Bucks County Herald

Headquarters Road at Sheephole Road:

Riverkeeper calls on citizens to support temporary bridge


Proponents of a one-lane bridge rehab alternative call for complete replacement of the superstructure, but insist the 1812 piers can be readily rehabbed to provide adequate support for many more years.

Proponents of restoring Tinicum’s historic one-lane bridge on Headquarters Road near Sheephole Roadhave called for active support of their idea from state legislators and other state officials.

The bridge, built in 1812 over Tinicum Creek, and with its original piers still in place, has been closed for seven years, to the great consternation of the community, which has complained of significant inconvenience Residents also fear consequent untimely increased response time from emergency services.

In a May 2 press conference organized at the site by Delaware Riverkeeper Network (DRN), the group called on citizens to contact their state senators and representatives, as well as Gov. Tom Wolf and Transportation Secretary Leslie Richards.

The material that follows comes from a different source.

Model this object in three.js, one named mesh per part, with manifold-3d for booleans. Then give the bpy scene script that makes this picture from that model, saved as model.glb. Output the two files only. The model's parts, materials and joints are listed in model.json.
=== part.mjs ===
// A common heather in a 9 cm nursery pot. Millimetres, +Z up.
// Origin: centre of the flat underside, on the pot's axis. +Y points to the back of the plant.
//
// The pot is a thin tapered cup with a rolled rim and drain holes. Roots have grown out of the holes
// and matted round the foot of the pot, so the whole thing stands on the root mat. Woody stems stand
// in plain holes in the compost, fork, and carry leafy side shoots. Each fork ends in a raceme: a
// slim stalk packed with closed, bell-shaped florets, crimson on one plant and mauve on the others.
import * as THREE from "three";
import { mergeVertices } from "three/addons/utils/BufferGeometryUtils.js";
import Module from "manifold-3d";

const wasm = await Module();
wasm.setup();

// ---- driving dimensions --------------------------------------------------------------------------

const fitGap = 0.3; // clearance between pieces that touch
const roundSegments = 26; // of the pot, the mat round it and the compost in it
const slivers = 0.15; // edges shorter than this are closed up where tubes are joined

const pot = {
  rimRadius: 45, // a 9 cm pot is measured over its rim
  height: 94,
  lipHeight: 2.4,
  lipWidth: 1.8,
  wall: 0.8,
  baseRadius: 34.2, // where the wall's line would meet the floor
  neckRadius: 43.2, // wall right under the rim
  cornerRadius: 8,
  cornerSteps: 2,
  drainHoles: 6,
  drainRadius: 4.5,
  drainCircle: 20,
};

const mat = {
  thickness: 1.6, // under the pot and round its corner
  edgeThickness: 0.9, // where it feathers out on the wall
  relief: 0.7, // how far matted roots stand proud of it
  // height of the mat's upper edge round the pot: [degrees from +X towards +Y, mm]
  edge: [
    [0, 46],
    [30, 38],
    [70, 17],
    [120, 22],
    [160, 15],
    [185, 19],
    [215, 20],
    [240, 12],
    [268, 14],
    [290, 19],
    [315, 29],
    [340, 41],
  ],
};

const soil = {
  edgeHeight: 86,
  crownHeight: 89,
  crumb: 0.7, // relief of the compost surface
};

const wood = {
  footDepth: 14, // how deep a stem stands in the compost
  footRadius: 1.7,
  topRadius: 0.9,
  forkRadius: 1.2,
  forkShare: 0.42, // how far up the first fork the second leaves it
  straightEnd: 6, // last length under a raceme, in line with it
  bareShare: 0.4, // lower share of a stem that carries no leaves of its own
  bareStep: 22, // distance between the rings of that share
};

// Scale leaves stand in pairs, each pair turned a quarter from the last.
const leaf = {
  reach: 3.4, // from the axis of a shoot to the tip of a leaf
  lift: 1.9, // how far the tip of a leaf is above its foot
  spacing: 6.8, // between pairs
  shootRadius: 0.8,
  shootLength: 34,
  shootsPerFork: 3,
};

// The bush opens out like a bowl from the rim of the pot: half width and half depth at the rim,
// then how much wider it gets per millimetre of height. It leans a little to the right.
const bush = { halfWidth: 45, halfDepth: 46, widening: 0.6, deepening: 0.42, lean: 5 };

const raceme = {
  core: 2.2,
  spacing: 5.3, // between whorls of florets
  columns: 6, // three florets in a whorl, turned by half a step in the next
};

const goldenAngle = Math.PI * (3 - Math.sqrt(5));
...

Last summer, DRN filed a lawsuit in Federal Court to block PennDOT and the Federal Highway Commission (FHWA) from pursuing the two-lane plan, stating they had failed to “consider all prudent and feasible alternatives, and mitigate any potential adverse effects to historic resources,” as well as “failing to conduct necessary maintenance of the bridge, leading to deterioration of the structure.”

Asked after the press conference about the status of the legal action, Delaware Riverkeeper and DRN leader Maya Van Rossum said the lawsuit had been withdrawn, under agreement with PennDOT that it would stop pursuing its effort to gain exclusion from the need to provide an environmental impact statement (EIS) for its two-lane plan, and would notify DRN if it renewed that effort, which would re-establish the legal action.

DRN engineering consultant Joseph Griffin, said a complete plan was ready for a temporary bridge, for erection in less than three months. Later, the temporary structure was estimated to cost about $1 million, while the one-lane permanent renovation would come in at about $2.7 million, and the two-lane replacement at $3.4 million. Funding is understood to come from the Federal Highway Administration (FHWA).

Doug Bond, from historic structure restoration specialists McMullan and Associates, said, “There was no question a rehabilitated structure could support traffic, well over the 10-tons” limit now in place, and would last for many more years.

He added that repair mortar used on the pier stones had trapped moisture, accelerating deterioration, and that the tops of the piers could be reconstructed using a mortar mix that was more compatible with the stone.

Dr. Erik Silldorff, DRN’s restoration director, claimed a “huge environmental impact” would result from the two-lane replacement, including loss of the riparian corridor that protected adjacent properties from erosion, as well as threats to insects, invertebrates, and fish.

He said the predicted problems derived from its much larger footprint than the present structure, and its call for moving one of the abutments significantly to the west.

Tinicum resident Amleto Pucci, an environmental engineer and hydrologist, who served for five years as chief of the environmental engineering division of the Bucks County Health Department, echoed Silldorff’s concerns.

Asked how far down the creek the erosion threat would go, he said “that’s what environmental impact statements are for.”